One of the last important inventions of the century was that of an art entirely new, as distinguished from inventions like the cotton gin, that merely increased the value of an art already in existence. This was the invention of lithography, or printing from stone, made by Alois Senefelder in 1796. The first thing printed by him was a piece of music. While this invention was more brilliant than those of Meikle and Whitney, it was hardly so important. Nevertheless, it was important in a high degree and made a valuable addition to civilization.

An invention of a kind different from either Whitney's or Senefelder's was made on October 15, 1793, by Napoleon Bonaparte. He was at that time a young and ill-clad captain of artillery, attending a Council of War in Toulon. An idea for driving out the English had been conceived and embodied in a complete plan by a celebrated engineer, and it had been approved by the Committee on Fortifications.
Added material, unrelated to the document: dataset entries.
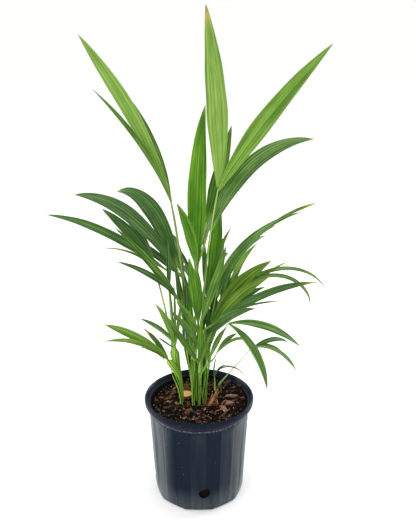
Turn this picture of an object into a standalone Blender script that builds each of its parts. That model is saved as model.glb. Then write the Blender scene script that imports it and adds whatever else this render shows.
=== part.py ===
# Potted lipstick palm: a clump of slender shoots in a ribbed nursery pot, with one thin
# bladed frond to each node. Metres, +Z up, origin at the middle of the pot's flat underside.
# Bearings turn from +X (right) towards +Y (away); rises are degrees above level.

import bpy
import bmesh
from collections import namedtuple
from math import cos, pi, radians, sin
from mathutils import Vector

MM = 0.001
GAP = 0.3 * MM                   # clearance that neighbouring solids keep

# Nursery pot
POT_HEIGHT = 0.250
RIM_RADIUS = 0.128
NECK_RADIUS = 0.1155             # outside of the wall, just under the rim
NECK_HEIGHT = 0.216
FOOT_RADIUS = 0.1042             # outside of the wall, just above the rounded foot
FOOT_HEIGHT = 0.010
WALL = 0.0025
FLOOR_THICKNESS = 0.0035
LEDGE_HEIGHT = 0.238             # inner step under the rim
RIB_COUNT = 10
RIB_RELIEF = 0.002
RIB_TURN = -90.5                 # bearing of one rib's middle, nearly at the front
RAISED_COLUMNS = (-7.0, 7.0)    # degrees from a rib's middle
SUNK_COLUMNS = (9.5, 26.5)
DRAIN_RADIUS = 0.0135
DRAIN_HEIGHT = 0.050
DRAIN_BEARINGS = (-83, 7, 97, 187)

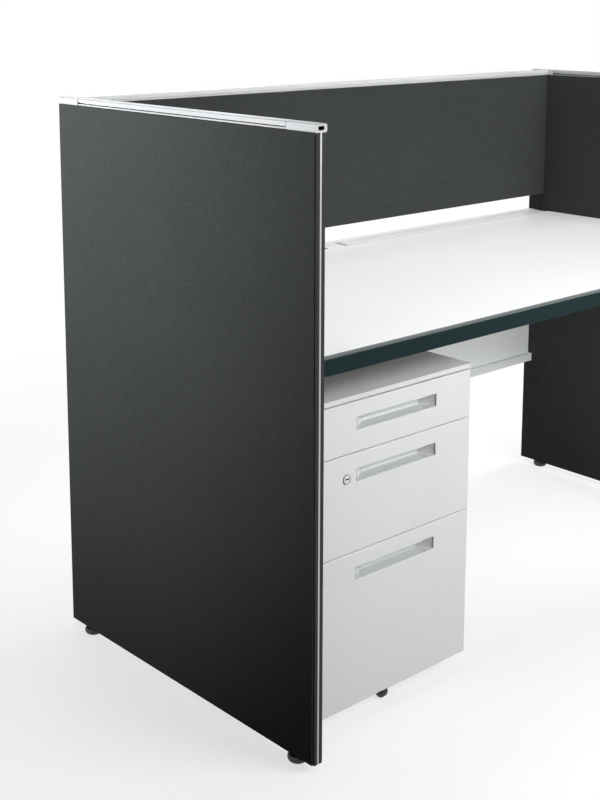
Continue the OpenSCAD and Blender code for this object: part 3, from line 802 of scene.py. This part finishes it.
lamp("overhead_lamp", (-0.2, 0.35, 3.2), (0.0, 0.25, 0.6), 2.4, 2.0, 41)
lamp("worktop_lamp", (0.1, 0.14, 2.2), (0.1, 0.2, 0.7), 1.3, 0.2, 2.8)
lamp("front_lamp", (0.45, -2.15, 1.66), (-0.35, -0.3, 0.8), 1.5, 0.9, 59.5)
lamp("knee_lamp", (0.34, -0.35, 0.45), (0.48, 0.35, 0.4), 0.66, 0.3, 2.3)
left_lamp = lamp("left_lamp", (-2.75, 0.0, 1.0), (-0.75, 0.65, 1.3), 0.4, 0.3, 22)
left_lamp.spread = math.radians(84)
lamp("right_lamp", (2.9, 0.3, 0.9), (0.75, 0.05, 0.6), 0.8, 0.8, 52)
lamp("rear_lamp", (1.0, 3.4, 2.2), (0.0, 0, 0.6), 2.6, 2.0, 45)

# %% [markdown]
# The room is white to the camera, in reflections and through glass, but it gives the desk only a
# little light. A Light Path node tells the two kinds of ray apart, and the backdrop can then be
# white without washing out the cloth.


# %% Make the white room
def make_world():
    world = bpy.data.worlds.new("white_room")
    scene.world = world
    world.use_nodes = True
    tree = world.node_tree
    shade = tree.nodes["Background"]
    seen = tree.nodes.new("ShaderNodeBackground")
    shade.inputs["Color"].default_value = (1, 1, 1, 1)
    shade.inputs["Strength"].default_value = 0.09
    seen.inputs["Color"].default_value = (1, 1, 1, 1)
    path = tree.nodes.new("ShaderNodeLightPath")
    seen_by = path.outputs["Is Camera Ray"]
    for kind in ("Is Glossy Ray", "Is Transmission Ray"):
        either = tree.nodes.new("ShaderNodeMath")
        either.operation = "MAXIMUM"
        tree.links.new(seen_by, either.inputs[0])
        tree.links.new(path.outputs[kind], either.inputs[1])
        seen_by = either.outputs[0]
    mix = tree.nodes.new("ShaderNodeMixShader")
    tree.links.new(seen_by, mix.inputs[0])
    tree.links.new(shade.outputs[0], mix.inputs[1])
    tree.links.new(seen.outputs[0], mix.inputs[2])
    tree.links.new(mix.outputs[0], tree.nodes["World Output"].inputs["Surface"])


make_world()
print("a white room")

# %% [markdown]
# The floor shows white to the camera too, but sends back less light than it shows, least of all at
# the left. A third of what shows near the desk is paint, which takes the desk's shadow. Further
# out the floor goes over to an even white, so no edge shows against the room.


# %% Make the floor
def make_floor():
    bpy.ops.mesh.primitive_plane_add(size=40, location=(0, 0, 0))
    floor = bpy.context.object
    floor.name = "studio_floor"
    ground = Finish("floor_paint", Roughness=0.9, Specular_IOR_Level=0.0)
    camera_ray = ground.node("ShaderNodeLightPath", output="Is Camera Ray")
    glossy_ray = ground.node("ShaderNodeLightPath", output="Is Glossy Ray")
    path = camera_ray.larger(glossy_ray)
    bounce = ground.blend(ground.x.step(-1.0, -0.5), (0.05, 0.05, 0.05), (0.16, 0.16, 0.16))
    ground.feed("Base Color", ground.blend(path, bounce, (0.93, 0.93, 0.93)))
    out = (ground.x * ground.x + ground.y * ground.y).root()
    white = ground.node("ShaderNodeEmission", sockets={"Color": (1, 1, 1, 1), "Strength": 1.0})
    far = (out.step(1.2, 2.4) * 0.35 + 0.65) * path
    mix = ground.tree.nodes.new("ShaderNodeMixShader")
    ground.tree.links.new(far.socket, mix.inputs[0])
    ground.tree.links.new(ground.shader.outputs[0], mix.inputs[1])
    ground.tree.links.new(white.socket, mix.inputs[2])
    ground.tree.links.new(mix.outputs[0], ground.tree.nodes["Material Output"].inputs["Surface"])
    floor.data.materials.append(ground.material)


make_floor()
The youthful and prestigeless captain opposed this plan with a vehemence and convincingness that came to be familiarly known a few years later, and proposed in place of it a plan that he had himself conceived and embodied in a concrete form. His plan consisted in the main merely in mounting some guns on a point of land that he designated, from which they could command the British war-ships in the harbor; and it was so much simpler and in every way better, that, despite his obscurity and youth, it was adopted, and he himself was charged with carrying it into operation. This he did; and with such constructive skill and energy, that the British ships were driven from the harbor and the entire vicinity, and without doing any damage to the town. The British soldiers, then unsupported, immediately withdrew.

What was the determining difference between Napoleon's plan and that of the great engineer? The idea conceived.